So there’s some stuff going down in Washington it seems. The government is either spying on us, or has the capability to spy on us, or has a secret court to spy on us, or something else. The buzzwords and names in this story are great. We have Prism, Clapper, Snowden… I don’t know if these are the names of people or secret operations. But who cares.
Central to all this coverage is the revelation of a whistleblower that says the government has more or less abused its power to secretly have the ability to big brother us all the way back to 1984. The shock and anger are two-fold: first, we aren’t sure if the government should have such wide-reaching capability; and second, we certainly didn’t know about it.
Interestingly, our government for the most part is unified in that there’s nothing illegal going on and the only secrets being kept were the ones needed to protect the operations. This make sense because if terrorists knew how they were being monitored, they would find new ways to communicate. I’m not yet of the opinion there’s much going on here at all. So far all I’ve noticed is a UK-based media agency milking their first US scoop for all the eyes and clicks we can give them. All this news warrants an investigation since it’s now public, but I don’t feel surprised, threatened, or violated (yet).
Now that we’ve got that out of the way, let’s focus on the central issue here: the balance between privacy and protection. An economist can look at this debate quite simply. On one side you can get virtually 100% protection from terrorists if you’re willing to give up all your privacy. On the other side you can lose most of your protection in exchange for some privacy. The chart at the top is anything but scientific, but it visualizes the spectrum up for debate. With the appropriate data, we could determine exactly how much privacy we have to give up to save one additional life, thereby creating a value for the balance.
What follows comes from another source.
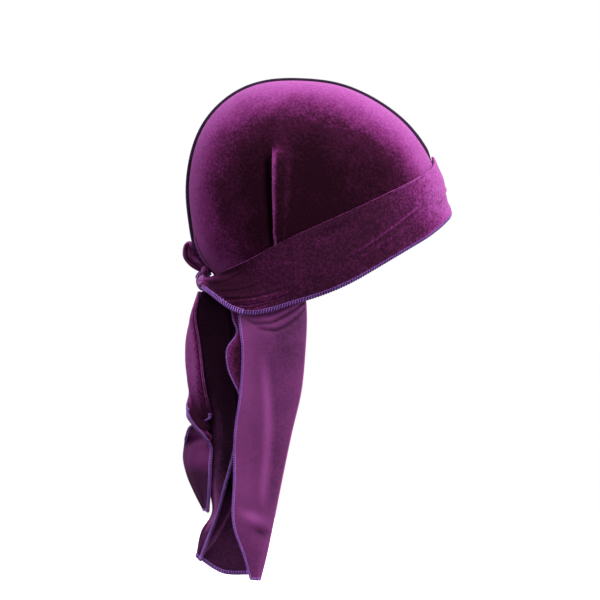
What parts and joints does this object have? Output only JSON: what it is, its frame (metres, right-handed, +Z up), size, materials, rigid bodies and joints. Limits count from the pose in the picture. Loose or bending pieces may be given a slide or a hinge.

People that don’t want to give up their privacy feel this way for a couple of reasons. For the first, it’s none of our damn business. But the second is they don’t trust the government to use it responsibly. These are both valid concerns. On the other side you have people that are willing to sacrifice a bit of privacy because they have nothing to hide. Again, valid.
So where do you sit on this spectrum? The answer doesn’t really matter for our purposes. But you need to know where you stand before you take a side on this NSA stuff. The only other thing left for us is to determine how much of these claims are true. Only after you know where you stand and how much of this is true can we actually have a discussion about how much snooping power our government should have.
Until then, we’re just angry because we’re being told we’re supposed to be.